IBM Think 2023 – watsonxの基盤モデルで企業独自のAI構築を実現!

IBM Think 2023が米フロリダ州オーランドで開催され、AI構築プラットフォームである watsonx が発表されました。watsonxとは、AIを構築する上で必要となる知識の部分の基盤モデル(ファウンデーション・モデル)と、データ管理やAIのガバナンスを実現する以下のようなコンポーネントから構成されるプラットフォームです。

IBM watsonx.ai: 従来の機械学習と、基盤モデルを活用した新しい生成AI機能の両方を学習/検証/調整/導入するための次世代のエンタープライズ向けAI開発スタジオ。

IBM watsonx.data:データとAIを管理する、オープンなレイクハウス・アーキテクチャー上に構築されたデータ・ストア。

IBM watsonx.governance:データとAIガバナンスの両方を包含するツール・キットで、責任ある、透明で説明可能なAIを実現。

watsonx.ai は、様々な基盤モデルを含む、新しいAI構築用プラットフォームです。以前のAIのように一からデータを学習させるのではなく、ChatGPTのLLM (Large Language Model)のような知識が予め用意されており、それを活用して企業独自の学習を追加した上で自社専用のAIモデルが構築できます。基盤モデルは、オープンソースになっているものや、IBM独自のモデルなど複数のモデルから選択して活用できます。

今回Think2023ではスペシャルゲストとしてNASAのRahul Ramachandranさんも登壇いただき、NASAの地理情報モデルも、fm.geospatial という名称で watsonx.aiから提供される事が発表されました。

それ以外にも、日本語や英語の自然言語モデルである、fm.NLP があり、化学用語など分野別の知識も含む様々な言語知識が提供されます。プログラミングのコードを生成するための fm.code も提供され、その最初の適用事例として、Red HatとIBMの協業プロジェクト Wisdomの成果である、Ansible用のコード生成がRed Hat社のKaete Piccirilliさんから紹介されました。
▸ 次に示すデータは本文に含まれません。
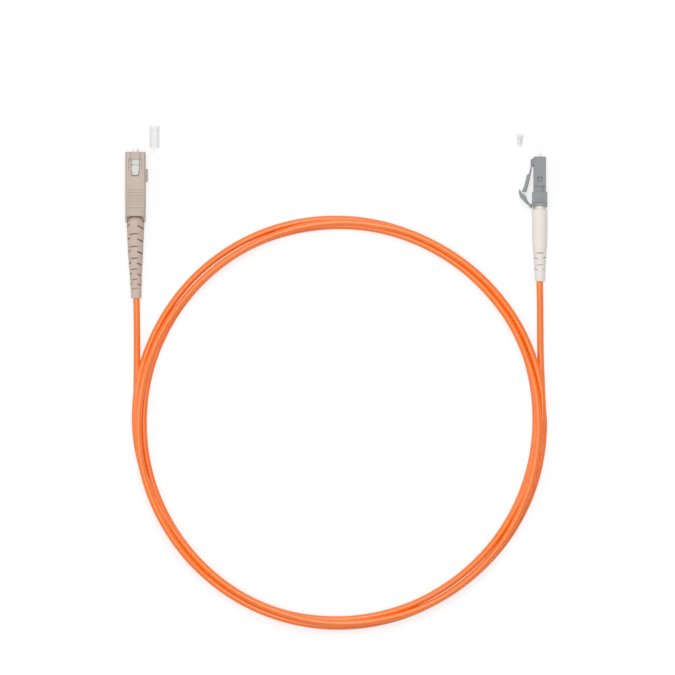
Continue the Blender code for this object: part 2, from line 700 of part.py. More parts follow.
def make_sc_grip():
    """Sliding outer grip: windows over the frame's lugs, a key on one side, finger grooves."""
    low_end = SC_GRIP_LENGTH - SC_GRIP_END_ARC
    side = [(-SC_GRIP_Y, 0), (SC_GRIP_Y, 0)]
    side += [(y, low_end + rise) for y, rise in arc_between(SC_GRIP_Y, -SC_GRIP_Y, SC_GRIP_END_ARC)]
    grip = plate("sc_grip", side, -SC_GRIP_X, SC_GRIP_X, "yz", SC, BEIGE_PLASTIC)
    bevel(grip, SC_GRIP_CORNER, 2)
    half_key = SC_KEY_WIDTH / 2
    key = blocks("sc_grip_key",
                 [((SC_GRIP_X - SC_GRIP_SIDE_WALL / 2, SC_GRIP_X + SC_KEY_RISE),
                   (-half_key, half_key), (SC_KEY_FRONT, SC_KEY_FRONT + SC_KEY_LENGTH))],
                 SC, None, SC_GRIP_CORNER / 2)
    join(grip, key)
    cavity = blocks("sc_grip_cavity",
                    [((-SC_CAVITY_X, SC_CAVITY_X), (-SC_CAVITY_Y, SC_CAVITY_Y),
                      (-REACH, SC_GRIP_LENGTH + REACH))], SC)
    far = SC_GRIP_Y + REACH
    window_x = SC_WINDOW_WIDTH / 2
    window_end = SC_WINDOW_END_WIDTH / 2
    straight = SC_BRIDGE + SC_WINDOW_STRAIGHT
    window = plate("sc_grip_window",
                   [(-window_x, SC_BRIDGE), (window_x, SC_BRIDGE), (window_x, straight),
                    (window_end, SC_WINDOW_BACK), (-window_end, SC_WINDOW_BACK),
                    (-window_x, straight)], -far, far, "xz", SC)
    cut(grip, cavity, window)
    pocket_x = SC_POCKET_WIDTH / 2
    pocket_end = SC_POCKET_END_WIDTH / 2
    pocket_bend = SC_BRIDGE + SC_POCKET_STRAIGHT
    pocket_back = SC_WINDOW_BACK + SEAT_GAP
    pocket = [(-pocket_x, SC_BRIDGE), (pocket_x, SC_BRIDGE), (pocket_x, pocket_bend),
              (pocket_end, pocket_back), (-pocket_end, pocket_back), (-pocket_x, pocket_bend)]
    floor = SC_GRIP_Y - SC_POCKET_DEPTH
    cut(grip,
        plate("sc_grip_pocket_top", pocket, floor, far, "xz", SC),
        plate("sc_grip_pocket_bottom", pocket, -far, -floor, "xz", SC))
    cut(grip, blocks("sc_grip_notches", sc_notch_boxes(far), SC))
    cut(grip, blocks("sc_grip_grooves", sc_groove_boxes(far), SC))


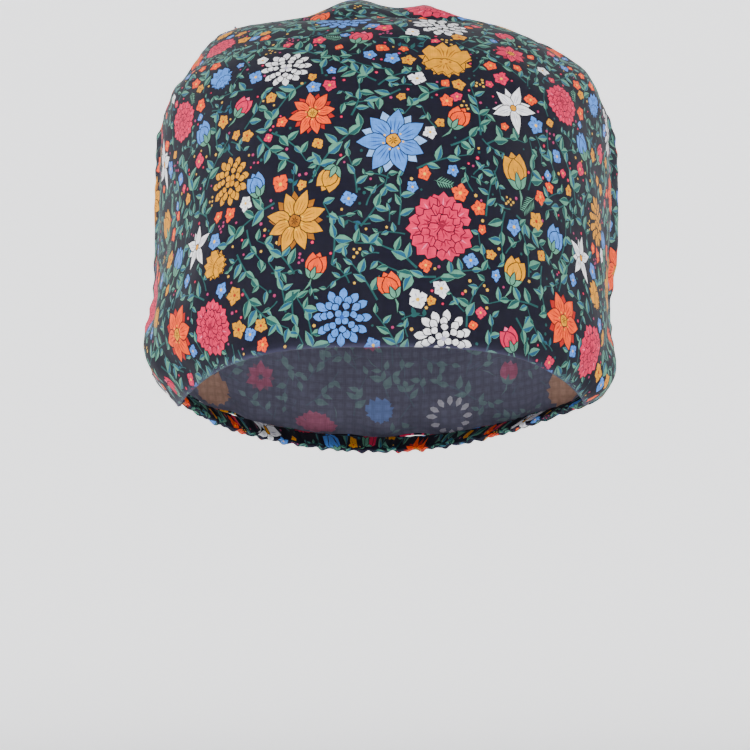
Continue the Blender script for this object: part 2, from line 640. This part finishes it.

Red Hat Ansibleはインフラの構築を自動化する製品ですが、インフラ構築をYamlという言語でプログラミングするような形になります。しかしインフラ担当の技術者はプログラミングがあまり得意でない場合があり、このAnsible用の自動コード生成はそのインフラ技術者がコードを作成する上で有益です。この機能は製品としては、Watson Code Assistantとして提供予定で、watson.aiのコード基盤モデルを使った最初のケースとなります。今後はCOBOLやPLI、Javaといった従来の言語にも対応すると、私と同じIBM Fellowの Ruchir Puriがメッセージしていました。

watsonx.data は、いわゆるレイクハウスのプラットフォームです。レイクハウスとは、これまでのデータウエアハウスとデータレイクの良いとこ取りをしたデータ管理の事を意味しますが、watsonx.data はそのレイクハウスの機能を活用し基盤モデルによるAI構築をサポートするプラットフォームです。watsonx.aiの提供する基盤モデルに、自社独自のデータを追加学習させようと思うと自社のデータを準備し、管理する必要があります。そのためのデータ管理プラットフォームになりますが、オープンソースやクラウドのCOS (Cloud Object Storage)などを活用する事でコストパフォーマンスの良いプラットフォームになります。

一番分かりやすい事例としてはIBMの人事のAI化です。IBMの人事はまず汎用的なAIの基盤モデルをベースに、IBM独自の人事のポリシーを学習させました。例えば、何年勤務している社員でこういった条件の勤務であれば年何日有給休暇があるといったポリシーです。それによってチャットボットを作る事で、IBM人事の質問対応負荷はかなり軽減され、それ以外の人事施策の実施にワークをさけるようになりました。

watsonxとは、AI構築のためのプラットフォームですが、これまでのWatson AssistantなどのAI製品も継続されます (watsonxは全て小文字ですが、製品のWatsonは最初が大文字です)。Watson製品の中で新しくは票された Watson Code Assistant は、基盤構築自動化ツールである Red Hat Ansibleのためのコード自動生成ツールですが、こちらは watsonxに含まれる基盤モデルである、fm.codeを活用して開発されています。AI構築プラットフォームである、watsonx と、学習した結果の Watson製品が両方共存するのが新しい取り組みになっています。

今回、SAP社との提携も発表されており、SAP製品の中にこの watsonxで構築したAIを組み込んで、SAP製品としてAI機能を提供するようになるとのこと。今後このように、各企業の製品やサービスにAIを組み込む際に watsonxを使っていただく事を想定してプラットフォームが作られています。プラットフォームは最初は7月にAWSとIBM Cloud上のSaaSとして提供され、他クラウドやオンプレも順次サポートされる予定です。